[DATA SUPPLIED]:

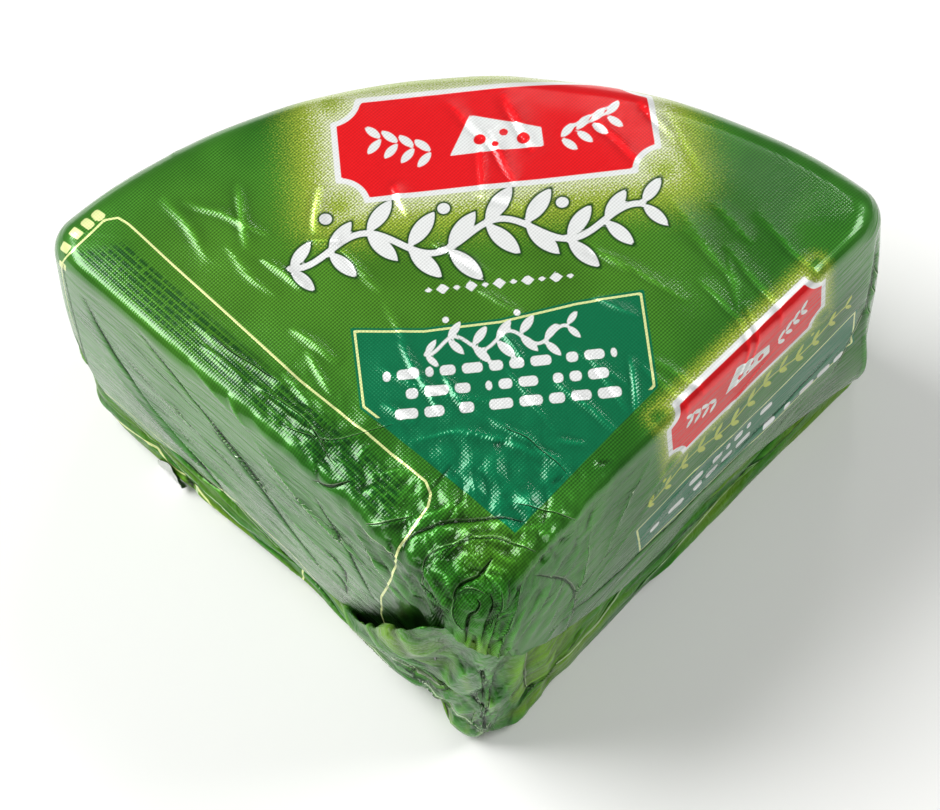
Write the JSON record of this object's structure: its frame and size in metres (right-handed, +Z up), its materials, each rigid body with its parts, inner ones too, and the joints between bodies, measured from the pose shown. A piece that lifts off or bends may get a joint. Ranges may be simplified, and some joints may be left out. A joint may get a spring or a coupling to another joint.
{
  "type": "foil-wrapped blue cheese wedge",
  "caption": "Large wedge of soft blue cheese shut in printed, embossed foil: a quarter of a wheel in plan, cut to half of its height, lying on its flat side.",
  "frame": {"origin": "centre of the wedge's box on the surface it lies on", "axes": "+Z up, -Y towards the point of the wedge, +Y towards its curved rind side, +X to its right as seen from the point"},
  "size_m": [0.2058, 0.1472, 0.0884],
  "materials": {
    "printed_foil": "thin embossed aluminium foil with a clear varnish over a green print, creased at the folds"
  },
  "bodies": {
    "root": {"wrapped_wedge": "printed_foil"}
  },
  "joints": []
}
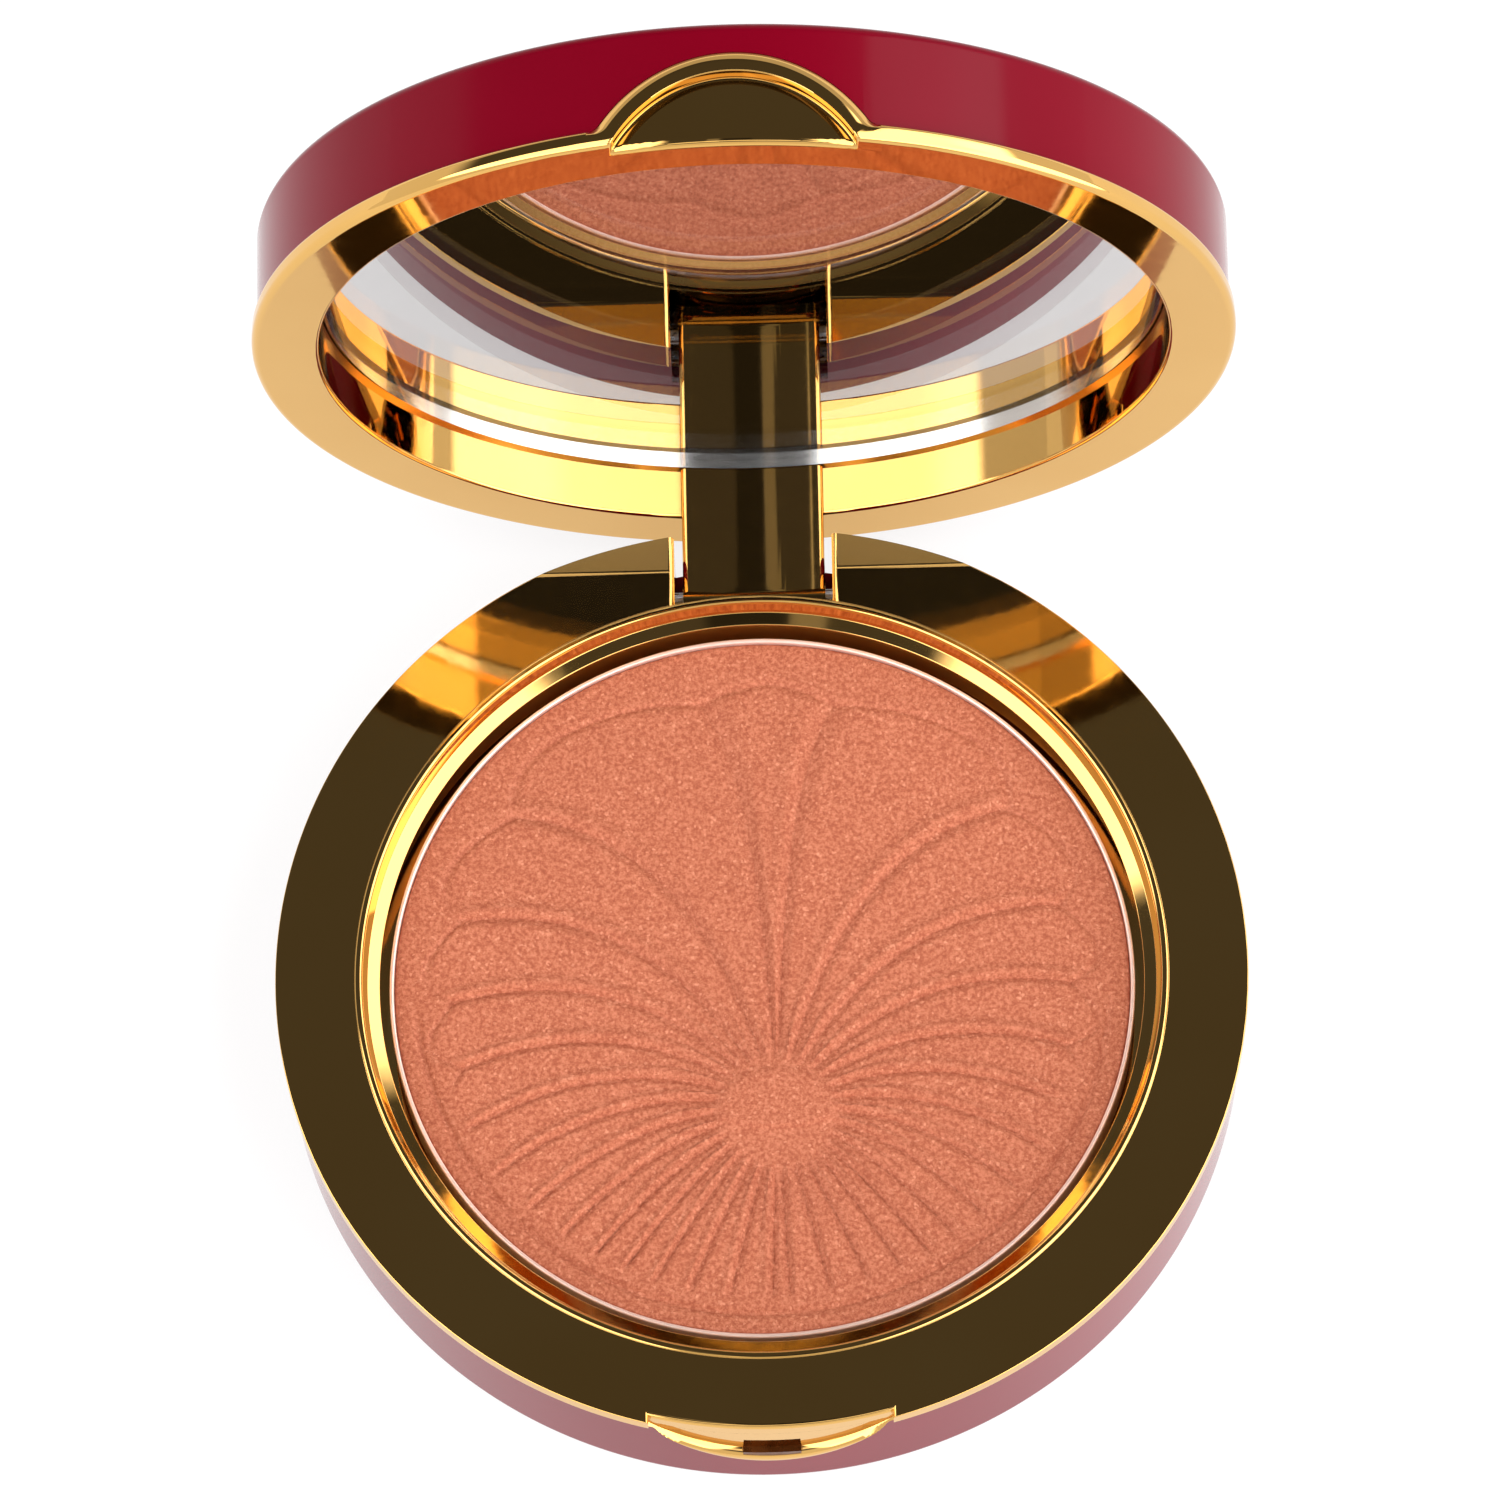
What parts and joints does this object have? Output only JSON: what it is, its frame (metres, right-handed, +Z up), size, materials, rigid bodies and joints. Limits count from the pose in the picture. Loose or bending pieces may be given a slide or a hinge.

[GOAL]: All of the entries must be written out exactly as they stand.

[SOLUTION TO THIS PROBLEM]:
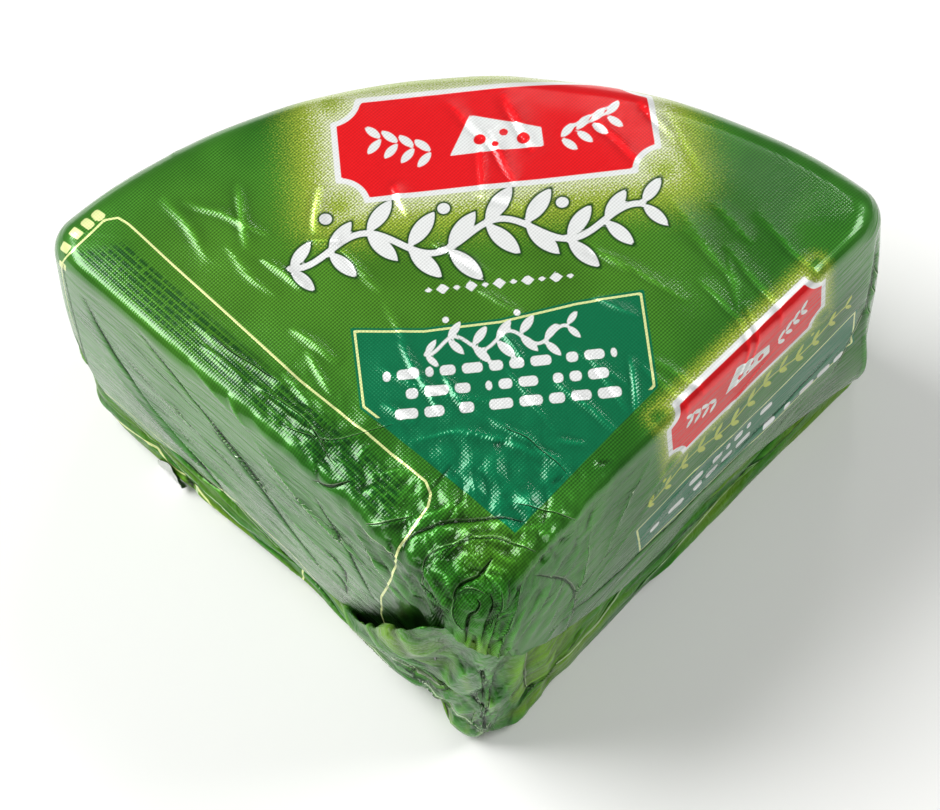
Write the JSON record of this object's structure: its frame and size in metres (right-handed, +Z up), its materials, each rigid body with its parts, inner ones too, and the joints between bodies, measured from the pose shown. A piece that lifts off or bends may get a joint. Ranges may be simplified, and some joints may be left out. A joint may get a spring or a coupling to another joint.
{
  "type": "foil-wrapped blue cheese wedge",
  "caption": "Large wedge of soft blue cheese shut in printed, embossed foil: a quarter of a wheel in plan, cut to half of its height, lying on its flat side.",
  "frame": {"origin": "centre of the wedge's box on the surface it lies on", "axes": "+Z up, -Y towards the point of the wedge, +Y towards its curved rind side, +X to its right as seen from the point"},
  "size_m": [0.2058, 0.1472, 0.0884],
  "materials": {
    "printed_foil": "thin embossed aluminium foil with a clear varnish over a green print, creased at the folds"
  },
  "bodies": {
    "root": {"wrapped_wedge": "printed_foil"}
  },
  "joints": []
}
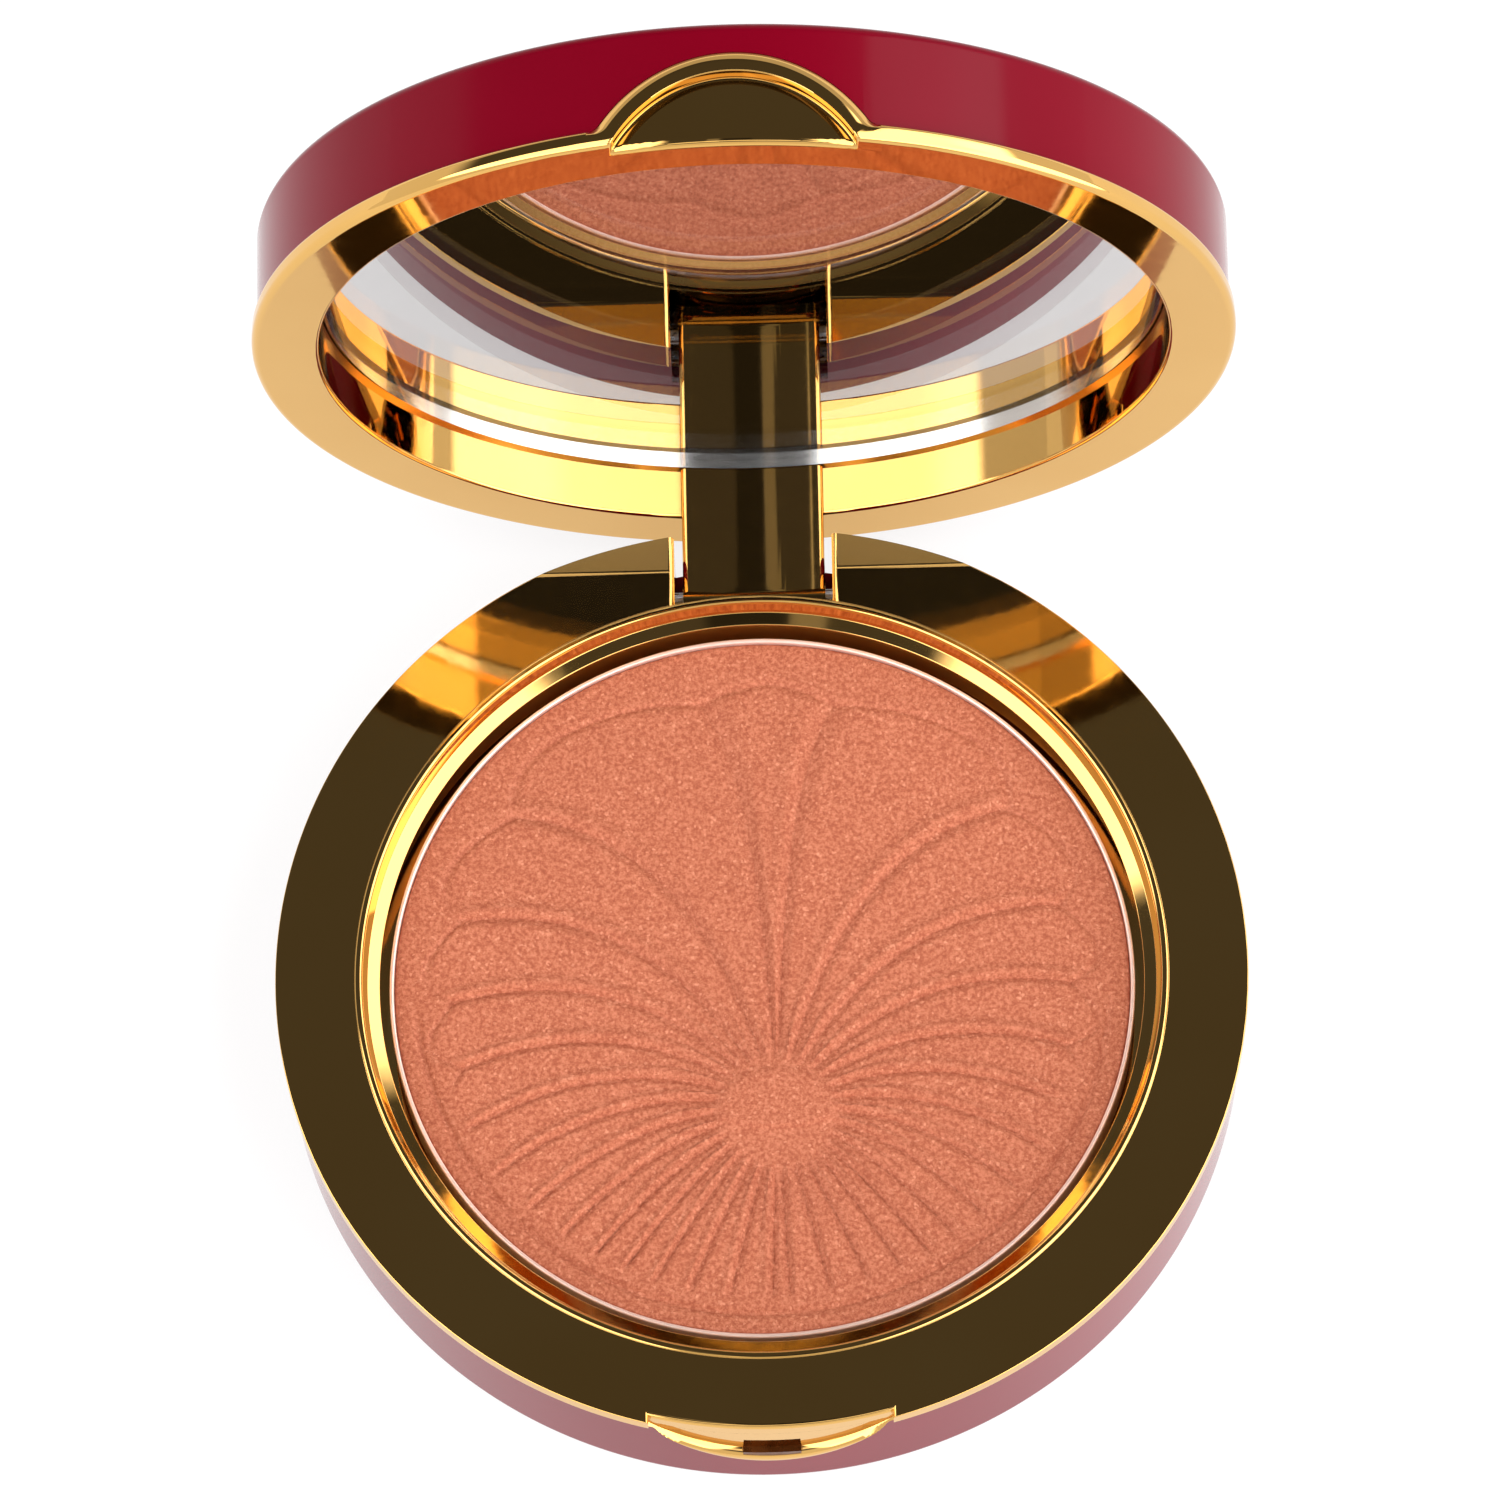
What parts and joints does this object have? Output only JSON: what it is, its frame (metres, right-handed, +Z up), size, materials, rigid bodies and joints. Limits count from the pose in the picture. Loose or bending pieces may be given a slide or a hinge.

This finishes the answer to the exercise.